**Given problem**
Copy down all of the data underneath, exactly as shown.

**Data block**
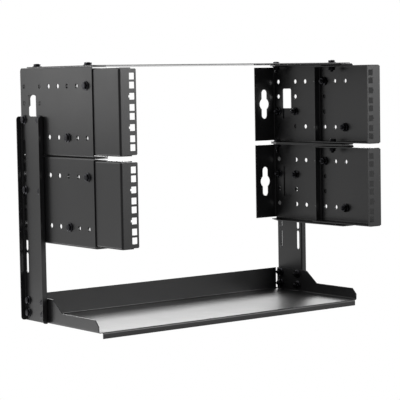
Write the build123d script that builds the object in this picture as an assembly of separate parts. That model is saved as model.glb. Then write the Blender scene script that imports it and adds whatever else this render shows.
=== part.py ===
from build123d import *
import os

os.makedirs("parts", exist_ok=True)

# Wall mount rack: two sides, each with an upper and a lower bracket of three rack units.
# A bracket is a rear pan fixed to the wall and a front pan that slides inside it and ends
# in the drilled rail. An upright joins the two brackets of a side and carries the shelf.
# Sizes are in millimetres. The design frame has X across the rack from its centre plane,
# Y = 0 on the wall with the rack towards -Y, and Z = 0 midway between the brackets.

# Layout of the whole rack
side_face = 256.4
bracket_pitch = 133.35
stack_clearance = 0.4
fit_clearance = 0.2
hole_line = 232.55
rack_depth = 266.7

# Rear bracket
rear_sheet = 1.5
rear_bend = 1.7
rear_depth = 200.0
wall_flange = 44.45
rear_flange = 25.4
flange_slope_depth = 30.0
flange_slope_width = 14.0
rear_end_gap = 3.6
corner_round = 2.0

# Keyhole in the wall flange
keyhole_length = 50.0
keyhole_width = 12.0
keyhole_head = 21.0

# Round holes of the side plates
bolt_hole = 7.1
first_column = 12.7
second_column = 57.15
column_step = 25.4
column_count = 6
outer_row = 38.1
inner_row = 12.7

# Cable slot between the two columns of the upright
cable_slot_width = 22.2
cable_slot_height = 52.0
cable_slot_round = 2.5

# Vertical holes through the flanges that stack the brackets
stack_hole_inset = 16.4
stack_hole_back = 26.0
stack_hole_front = 166.7

# Front rail piece
rail_sheet = 1.5
rail_bend = 1.5
rail_clearance = 1.775
rail_back = 120.0
rail_top_flange = 22.0
rail_stiffener = 12.4
rail_end_gap = 1.6
rail_opening_half = 225.4
rail_first_column = 133.35
rail_columns = 3

# Square holes of the rail, in the three-unit rack pattern
square_hole = 9.5
square_round = 0.6
rack_unit = 44.45
rack_hole_step = 15.875
rail_hole_reach = 52.0
notch_depth = 1.7
notch_height = 3.2

# Upright channel
upright_sheet = 1.5
upright_bend = 1.0
upright_width = 63.5
upright_depth = 9.525
upright_top = 59.3
upright_round = 5.0
height_slot_length = 31.75
height_slot_width = 7.0
height_slot_bridge = 3.175
height_slot_count = 6
height_slot_foot = 73.8

# Shelf
shelf_sheet = 1.5
shelf_bend = 1.5
shelf_bottom = -256.4
shelf_depth = 206.4
shelf_wall = 38.1
wing_low = 19.05
wing_slope_start = 80.0
wing_slope_run = 25.4
wing_front = 203.2
wing_chamfer = 9.0
lip_drop = 8.1
lip_notch = 6.4
shelf_bolt_low = 12.0
shelf_bolt_step = 19.05

# Top plate
plate_sheet = 1.2
plate_inset = 4.4
plate_back = 12.0
plate_round = 4.0

# Values that follow from the sizes above
bracket_height = bracket_pitch - stack_clearance
bracket_centre = bracket_pitch / 2
rail_height = bracket_height - 2 * (rear_sheet + rail_clearance)
rail_face = side_face - rear_sheet - fit_clearance
upright_face = side_face + fit_clearance
upright_centre = (first_column + second_column) / 2
stack_line = side_face - stack_hole_inset
shelf_bolt_rows = [shelf_bottom + shelf_bolt_low, shelf_bottom + shelf_bolt_low + shelf_bolt_step]
plate_bottom = bracket_centre + bracket_height / 2 + fit_clearance
plate_half = side_face - plate_inset

# The origin lies on the back of the upper left wall flange, under its keyhole
origin_x = -hole_line
origin_z = bracket_centre - outer_row


def block(x, y, z):
    """A box between two values on each axis."""
    return Pos(sum(x) / 2, sum(y) / 2, sum(z) / 2) * Box(x[1] - x[0], y[1] - y[0], z[1] - z[0])


def edges_on(solid, **place):
    """The edges of a solid whose middle has the given X, Y or Z."""
    return [
        edge
        for edge in solid.edges()
        if all(abs(getattr(edge.center(), axis) - value) < 1e-6 for axis, value in place.items())
    ]


def through_side(sketch, face, sheet):
    """A sketch of Y and Z carried through a side plate whose outer face is at X = face."""
    return extrude(Plane.YZ.offset(face - sheet - 1) * sketch, amount=sheet + 2)


def through_back(sketch, y, sheet):
    """A sketch of X and Z carried through a sheet whose wall side is at Y = y."""
    return extrude(Plane.XZ.offset(-y - 1) * sketch, amount=sheet + 2)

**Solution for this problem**
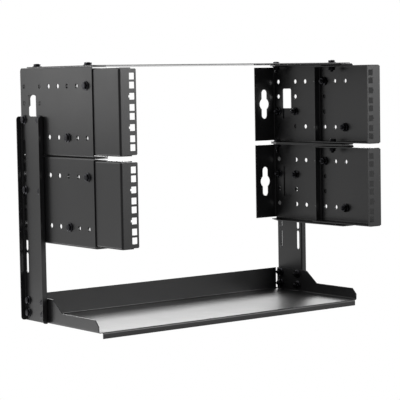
Write the build123d script that builds the object in this picture as an assembly of separate parts. That model is saved as model.glb. Then write the Blender scene script that imports it and adds whatever else this render shows.
=== part.py ===
from build123d import *
import os

os.makedirs("parts", exist_ok=True)

# Wall mount rack: two sides, each with an upper and a lower bracket of three rack units.
# A bracket is a rear pan fixed to the wall and a front pan that slides inside it and ends
# in the drilled rail. An upright joins the two brackets of a side and carries the shelf.
# Sizes are in millimetres. The design frame has X across the rack from its centre plane,
# Y = 0 on the wall with the rack towards -Y, and Z = 0 midway between the brackets.

# Layout of the whole rack
side_face = 256.4
bracket_pitch = 133.35
stack_clearance = 0.4
fit_clearance = 0.2
hole_line = 232.55
rack_depth = 266.7

# Rear bracket
rear_sheet = 1.5
rear_bend = 1.7
rear_depth = 200.0
wall_flange = 44.45
rear_flange = 25.4
flange_slope_depth = 30.0
flange_slope_width = 14.0
rear_end_gap = 3.6
corner_round = 2.0

# Keyhole in the wall flange
keyhole_length = 50.0
keyhole_width = 12.0
keyhole_head = 21.0

# Round holes of the side plates
bolt_hole = 7.1
first_column = 12.7
second_column = 57.15
column_step = 25.4
column_count = 6
outer_row = 38.1
inner_row = 12.7

# Cable slot between the two columns of the upright
cable_slot_width = 22.2
cable_slot_height = 52.0
cable_slot_round = 2.5

# Vertical holes through the flanges that stack the brackets
stack_hole_inset = 16.4
stack_hole_back = 26.0
stack_hole_front = 166.7

# Front rail piece
rail_sheet = 1.5
rail_bend = 1.5
rail_clearance = 1.775
rail_back = 120.0
rail_top_flange = 22.0
rail_stiffener = 12.4
rail_end_gap = 1.6
rail_opening_half = 225.4
rail_first_column = 133.35
rail_columns = 3

# Square holes of the rail, in the three-unit rack pattern
square_hole = 9.5
square_round = 0.6
rack_unit = 44.45
rack_hole_step = 15.875
rail_hole_reach = 52.0
notch_depth = 1.7
notch_height = 3.2

# Upright channel
upright_sheet = 1.5
upright_bend = 1.0
upright_width = 63.5
upright_depth = 9.525
upright_top = 59.3
upright_round = 5.0
height_slot_length = 31.75
height_slot_width = 7.0
height_slot_bridge = 3.175
height_slot_count = 6
height_slot_foot = 73.8

# Shelf
shelf_sheet = 1.5
shelf_bend = 1.5
shelf_bottom = -256.4
shelf_depth = 206.4
shelf_wall = 38.1
wing_low = 19.05
wing_slope_start = 80.0
wing_slope_run = 25.4
wing_front = 203.2
wing_chamfer = 9.0
lip_drop = 8.1
lip_notch = 6.4
shelf_bolt_low = 12.0
shelf_bolt_step = 19.05

# Top plate
plate_sheet = 1.2
plate_inset = 4.4
plate_back = 12.0
plate_round = 4.0

# Values that follow from the sizes above
bracket_height = bracket_pitch - stack_clearance
bracket_centre = bracket_pitch / 2
rail_height = bracket_height - 2 * (rear_sheet + rail_clearance)
rail_face = side_face - rear_sheet - fit_clearance
upright_face = side_face + fit_clearance
upright_centre = (first_column + second_column) / 2
stack_line = side_face - stack_hole_inset
shelf_bolt_rows = [shelf_bottom + shelf_bolt_low, shelf_bottom + shelf_bolt_low + shelf_bolt_step]
plate_bottom = bracket_centre + bracket_height / 2 + fit_clearance
plate_half = side_face - plate_inset

# The origin lies on the back of the upper left wall flange, under its keyhole
origin_x = -hole_line
origin_z = bracket_centre - outer_row


def block(x, y, z):
    """A box between two values on each axis."""
    return Pos(sum(x) / 2, sum(y) / 2, sum(z) / 2) * Box(x[1] - x[0], y[1] - y[0], z[1] - z[0])


def edges_on(solid, **place):
    """The edges of a solid whose middle has the given X, Y or Z."""
    return [
        edge
        for edge in solid.edges()
        if all(abs(getattr(edge.center(), axis) - value) < 1e-6 for axis, value in place.items())
    ]


def through_side(sketch, face, sheet):
    """A sketch of Y and Z carried through a side plate whose outer face is at X = face."""
    return extrude(Plane.YZ.offset(face - sheet - 1) * sketch, amount=sheet + 2)


def through_back(sketch, y, sheet):
    """A sketch of X and Z carried through a sheet whose wall side is at Y = y."""
    return extrude(Plane.XZ.offset(-y - 1) * sketch, amount=sheet + 2)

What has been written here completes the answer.